◆ CHALLENGE:
Set down word for word each line from the start of the listing through the line that contains "# line of the", both included.

┄┄┄┄┄┄

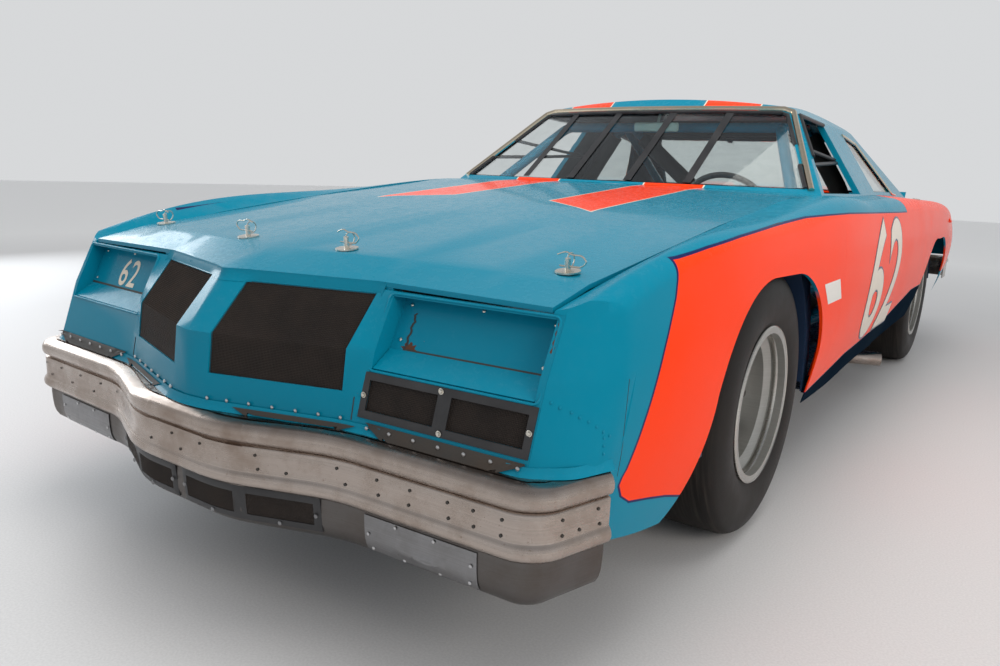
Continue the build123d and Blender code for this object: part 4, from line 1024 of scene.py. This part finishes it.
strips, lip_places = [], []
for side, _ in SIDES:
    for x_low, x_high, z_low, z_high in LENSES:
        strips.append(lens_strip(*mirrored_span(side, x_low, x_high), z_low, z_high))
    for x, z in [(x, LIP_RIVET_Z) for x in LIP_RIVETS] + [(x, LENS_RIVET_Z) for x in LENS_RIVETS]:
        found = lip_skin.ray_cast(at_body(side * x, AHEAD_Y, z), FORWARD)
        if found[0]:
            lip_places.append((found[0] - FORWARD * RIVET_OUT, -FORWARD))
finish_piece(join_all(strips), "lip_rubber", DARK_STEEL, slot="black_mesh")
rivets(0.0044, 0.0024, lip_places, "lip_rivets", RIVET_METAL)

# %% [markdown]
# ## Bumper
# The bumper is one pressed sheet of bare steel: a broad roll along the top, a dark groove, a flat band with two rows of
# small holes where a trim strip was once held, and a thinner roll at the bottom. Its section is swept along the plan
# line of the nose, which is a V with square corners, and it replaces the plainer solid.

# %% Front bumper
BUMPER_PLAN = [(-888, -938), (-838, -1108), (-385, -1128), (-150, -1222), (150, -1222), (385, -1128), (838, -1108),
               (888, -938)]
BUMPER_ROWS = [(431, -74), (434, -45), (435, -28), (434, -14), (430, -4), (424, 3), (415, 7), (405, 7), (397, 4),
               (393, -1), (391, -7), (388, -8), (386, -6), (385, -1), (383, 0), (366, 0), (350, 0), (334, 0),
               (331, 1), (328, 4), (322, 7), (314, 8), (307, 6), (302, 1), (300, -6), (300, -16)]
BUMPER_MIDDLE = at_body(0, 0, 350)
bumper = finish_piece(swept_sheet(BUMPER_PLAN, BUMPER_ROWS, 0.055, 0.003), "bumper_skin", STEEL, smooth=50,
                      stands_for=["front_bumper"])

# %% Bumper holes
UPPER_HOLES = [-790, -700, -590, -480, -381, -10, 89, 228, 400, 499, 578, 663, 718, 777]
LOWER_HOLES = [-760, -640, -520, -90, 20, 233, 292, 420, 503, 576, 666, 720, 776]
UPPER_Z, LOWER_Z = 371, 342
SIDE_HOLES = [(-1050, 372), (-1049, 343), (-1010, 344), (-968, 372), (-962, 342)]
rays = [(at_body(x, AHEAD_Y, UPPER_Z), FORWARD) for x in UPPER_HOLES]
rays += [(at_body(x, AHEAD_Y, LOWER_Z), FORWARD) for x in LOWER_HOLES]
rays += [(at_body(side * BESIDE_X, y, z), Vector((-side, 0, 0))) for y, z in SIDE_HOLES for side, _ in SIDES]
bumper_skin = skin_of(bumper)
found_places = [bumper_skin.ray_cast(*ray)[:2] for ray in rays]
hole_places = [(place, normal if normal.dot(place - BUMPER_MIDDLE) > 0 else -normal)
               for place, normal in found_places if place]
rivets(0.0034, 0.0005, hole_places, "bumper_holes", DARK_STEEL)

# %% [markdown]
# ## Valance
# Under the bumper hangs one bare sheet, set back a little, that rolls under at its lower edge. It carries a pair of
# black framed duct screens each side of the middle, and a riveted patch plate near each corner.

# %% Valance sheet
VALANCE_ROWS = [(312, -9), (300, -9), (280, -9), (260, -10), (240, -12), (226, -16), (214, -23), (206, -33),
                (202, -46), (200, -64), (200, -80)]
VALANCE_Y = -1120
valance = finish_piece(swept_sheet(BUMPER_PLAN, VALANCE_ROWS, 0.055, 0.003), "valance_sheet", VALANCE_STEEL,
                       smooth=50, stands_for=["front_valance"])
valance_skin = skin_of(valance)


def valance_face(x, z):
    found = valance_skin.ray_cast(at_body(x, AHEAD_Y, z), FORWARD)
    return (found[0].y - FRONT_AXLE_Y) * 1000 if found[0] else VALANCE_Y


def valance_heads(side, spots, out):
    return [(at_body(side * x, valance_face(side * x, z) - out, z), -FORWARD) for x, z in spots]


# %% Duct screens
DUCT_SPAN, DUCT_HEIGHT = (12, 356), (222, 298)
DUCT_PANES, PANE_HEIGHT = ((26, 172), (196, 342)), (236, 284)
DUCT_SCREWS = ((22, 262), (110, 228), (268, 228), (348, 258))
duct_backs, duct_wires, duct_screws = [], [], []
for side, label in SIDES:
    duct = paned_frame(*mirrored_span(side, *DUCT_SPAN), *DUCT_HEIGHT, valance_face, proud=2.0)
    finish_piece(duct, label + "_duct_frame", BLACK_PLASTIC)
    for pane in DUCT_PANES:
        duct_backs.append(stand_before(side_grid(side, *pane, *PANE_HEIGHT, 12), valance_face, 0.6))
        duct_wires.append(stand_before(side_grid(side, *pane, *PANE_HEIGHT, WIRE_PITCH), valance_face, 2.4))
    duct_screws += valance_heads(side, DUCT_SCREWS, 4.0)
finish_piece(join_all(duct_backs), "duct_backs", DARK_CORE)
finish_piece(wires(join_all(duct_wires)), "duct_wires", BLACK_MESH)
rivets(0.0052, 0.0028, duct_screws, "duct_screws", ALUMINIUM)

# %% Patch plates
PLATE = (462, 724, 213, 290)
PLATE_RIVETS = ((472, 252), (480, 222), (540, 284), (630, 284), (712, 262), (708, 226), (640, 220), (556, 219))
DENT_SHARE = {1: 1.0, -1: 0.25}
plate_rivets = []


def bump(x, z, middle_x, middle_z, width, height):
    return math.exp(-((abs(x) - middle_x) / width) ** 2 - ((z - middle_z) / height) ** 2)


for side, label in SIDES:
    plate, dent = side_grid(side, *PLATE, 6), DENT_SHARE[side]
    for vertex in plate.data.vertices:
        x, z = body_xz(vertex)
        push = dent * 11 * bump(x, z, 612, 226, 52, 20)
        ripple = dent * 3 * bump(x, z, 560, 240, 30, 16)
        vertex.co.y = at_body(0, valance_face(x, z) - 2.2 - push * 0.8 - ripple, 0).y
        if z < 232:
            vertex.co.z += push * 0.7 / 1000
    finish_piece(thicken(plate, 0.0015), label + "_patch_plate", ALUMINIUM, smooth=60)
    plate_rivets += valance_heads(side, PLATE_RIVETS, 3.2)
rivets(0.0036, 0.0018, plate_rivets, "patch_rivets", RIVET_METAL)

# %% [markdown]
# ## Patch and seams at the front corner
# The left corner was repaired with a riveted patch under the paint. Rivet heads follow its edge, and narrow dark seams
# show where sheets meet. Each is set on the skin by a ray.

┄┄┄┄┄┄

◆ SOLUTION FOR THIS EXERCISE:
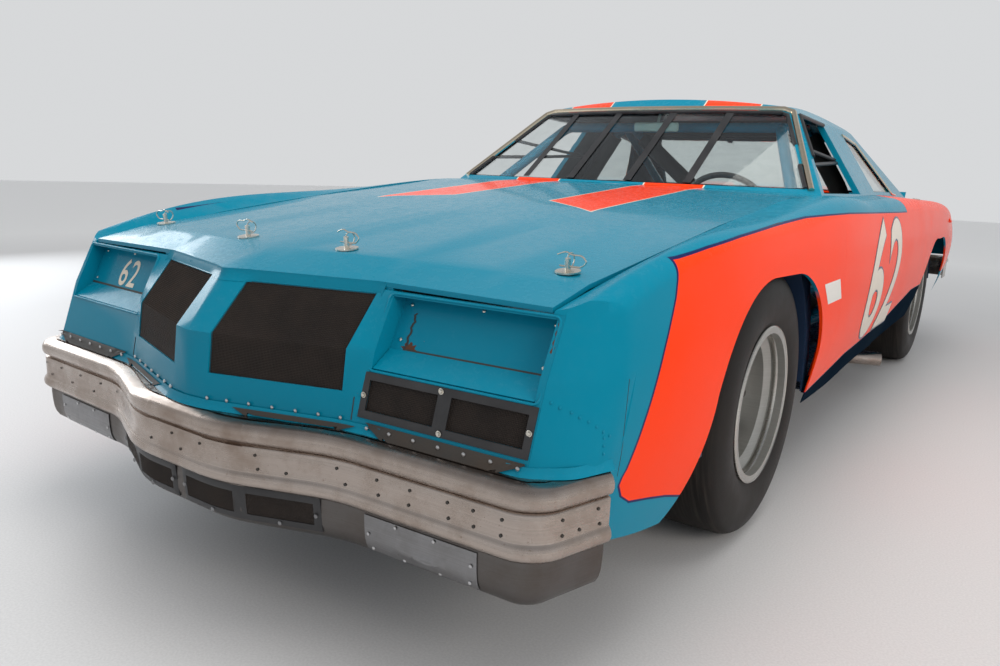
Continue the build123d and Blender code for this object: part 4, from line 1024 of scene.py. This part finishes it.
strips, lip_places = [], []
for side, _ in SIDES:
    for x_low, x_high, z_low, z_high in LENSES:
        strips.append(lens_strip(*mirrored_span(side, x_low, x_high), z_low, z_high))
    for x, z in [(x, LIP_RIVET_Z) for x in LIP_RIVETS] + [(x, LENS_RIVET_Z) for x in LENS_RIVETS]:
        found = lip_skin.ray_cast(at_body(side * x, AHEAD_Y, z), FORWARD)
        if found[0]:
            lip_places.append((found[0] - FORWARD * RIVET_OUT, -FORWARD))
finish_piece(join_all(strips), "lip_rubber", DARK_STEEL, slot="black_mesh")
rivets(0.0044, 0.0024, lip_places, "lip_rivets", RIVET_METAL)

# %% [markdown]
# ## Bumper
# The bumper is one pressed sheet of bare steel: a broad roll along the top, a dark groove, a flat band with two rows of
# small holes where a trim strip was once held, and a thinner roll at the bottom. Its section is swept along the plan
# line of the nose, which is a V with square corners, and it replaces the plainer solid.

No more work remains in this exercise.